Frequently Asked Questions — Butein
Is butein related to fisetin?
Butein (a chalcone) and fisetin (a flavonol) are structurally distinct compounds that share the same botanical family sources (Rhus/Toxicodendron species) and overlapping bioactivity profiles, including senolytic activity. Butein is the open-chain chalcone; fisetin is a ring-closed flavonol. Both share B-ring catechol and A-ring resorcinol hydroxylation patterns contributing to similar antioxidant and enzyme-interaction profiles.
What is the senolytic mechanism of butein?
Senescent cells upregulate pro-survival pathways (SCAP network) including BCL-2 family proteins, PI3K/AKT, and FOXO4 to resist apoptosis. Butein inhibits several of these pro-survival kinases, selectively tipping senescent cells toward apoptosis while normal cells — with lower SCAP dependence — are less affected. This is analogous to the dasatinib + quercetin combination mechanism studied in clinical senolytic trials.
Does the lacquer tree source raise any safety concerns for butein?
Toxicodendron vernicifluum is related to poison ivy and contains urushiol — a potent contact allergen. However, butein is typically extracted from the heartwood (not the sap), and properly processed heartwood extracts have urushiol removed.
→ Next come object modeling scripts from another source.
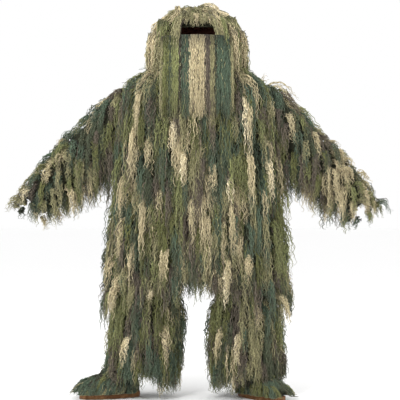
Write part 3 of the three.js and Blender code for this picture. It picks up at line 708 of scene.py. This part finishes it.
@dataclass
class Workshop:
    """What every garment needs: the finishes, the random draws and the forms to drape over."""

    wardrobe: Wardrobe
    rng: np.random.Generator
    forms: list[Form]
    strands_made: int = 0
    patch: tuple[float, float] = (0.038, 0.17)  # width and height of a patch of one tone
    loyal: float = 0.6  # share of locks that keep to their patch's tone
    uneven: float = 0.012  # how far roots stray up and down from their tier
    tousle: float = 0.28  # how far first directions stray

    def tones(self, around: Array, height: Array, shares: dict[Tone, float]) -> Array:
        """Tones in the given shares, the same over patches of neighbouring locks.

        Args:
            around: Distance of each root along its tier.
            height: Height of each root.
            shares: Tone shares.

        Returns:
            A tone number for each root.
        """
        weights = np.array(list(shares.values()))
        values = np.array([t.value for t in shares])
        column = np.floor(around / self.patch[0]).astype(int)
        row = np.floor(height / self.patch[1] + 0.37 * (column % 3)).astype(int)
        cells, cell = np.unique(np.stack([column, row], -1), axis=0, return_inverse=True)
        shared = self.rng.choice(values, size=len(cells), p=weights / weights.sum())[cell.ravel()]
        own = self.rng.choice(values, size=len(around), p=weights / weights.sum())
        return np.where(self.rng.random(len(around)) < self.loyal, shared, own)

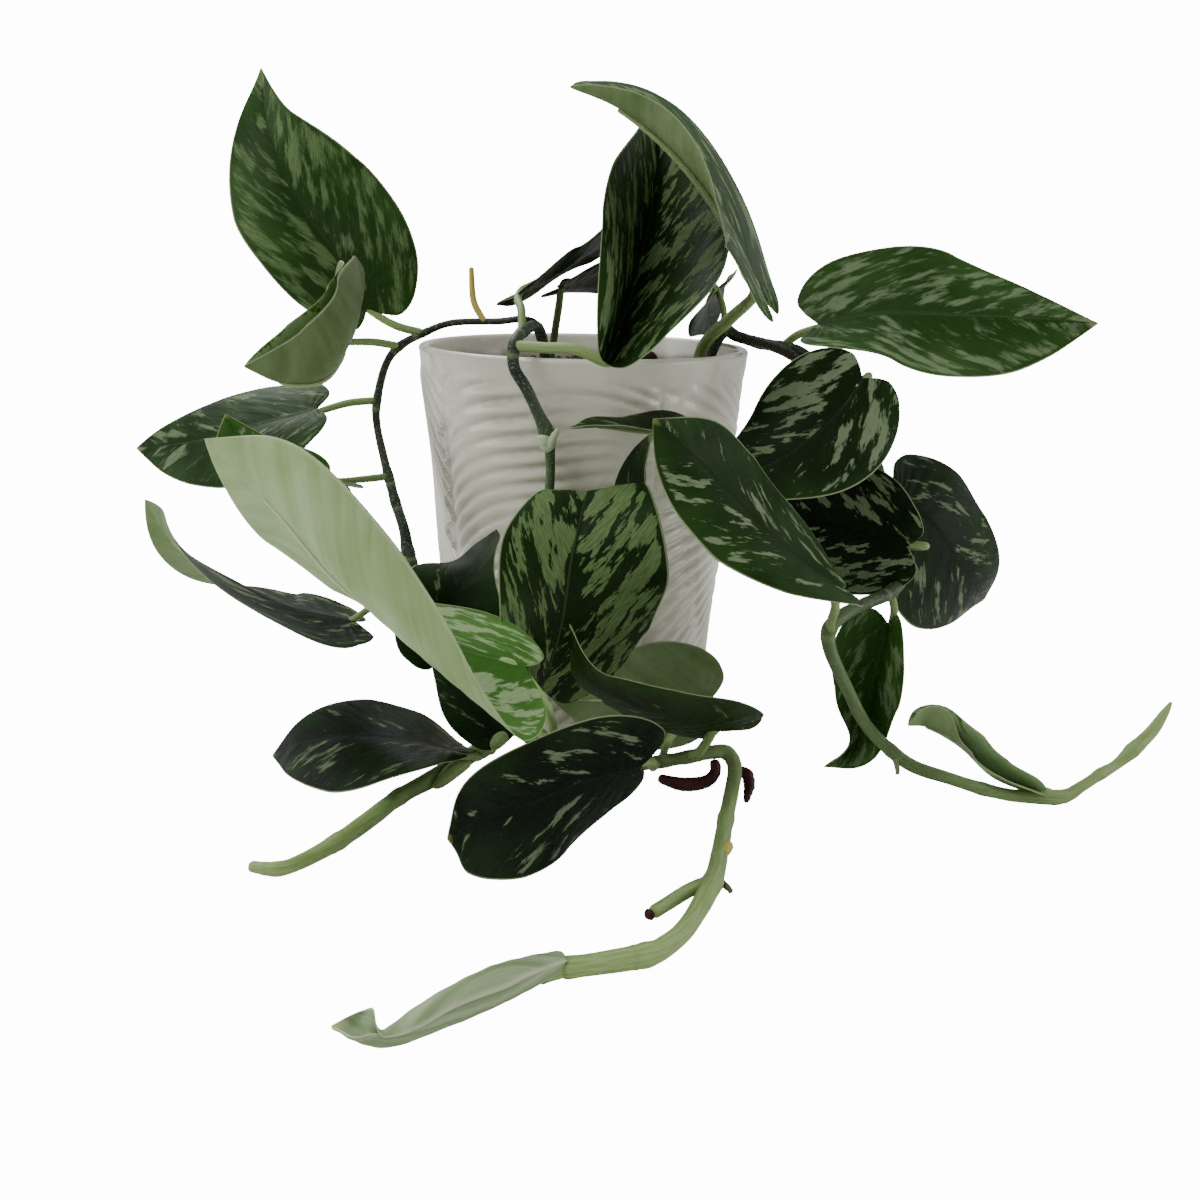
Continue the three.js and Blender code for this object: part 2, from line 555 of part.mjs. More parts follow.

Formulators should require urushiol-negative certification for any Toxicodendron-derived extract before use in supplements or topical products.
Is butein or fisetin the better choice for a senolytic supplement?
Fisetin has the more developed clinical research trajectory for senolytic applications (Mayo Clinic trials) and better commercial availability. Butein’s senolytic evidence is earlier stage but mechanistically compelling. For current commercial formulation, fisetin is the more defensible primary senolytic active; butein is best positioned as an emerging co-ingredient or research reference compound.
Claim-strength scale – High = multiple human RCTs; Moderate = limited trials or strong preclinical convergence; Emerging = early-stage lab or animal data.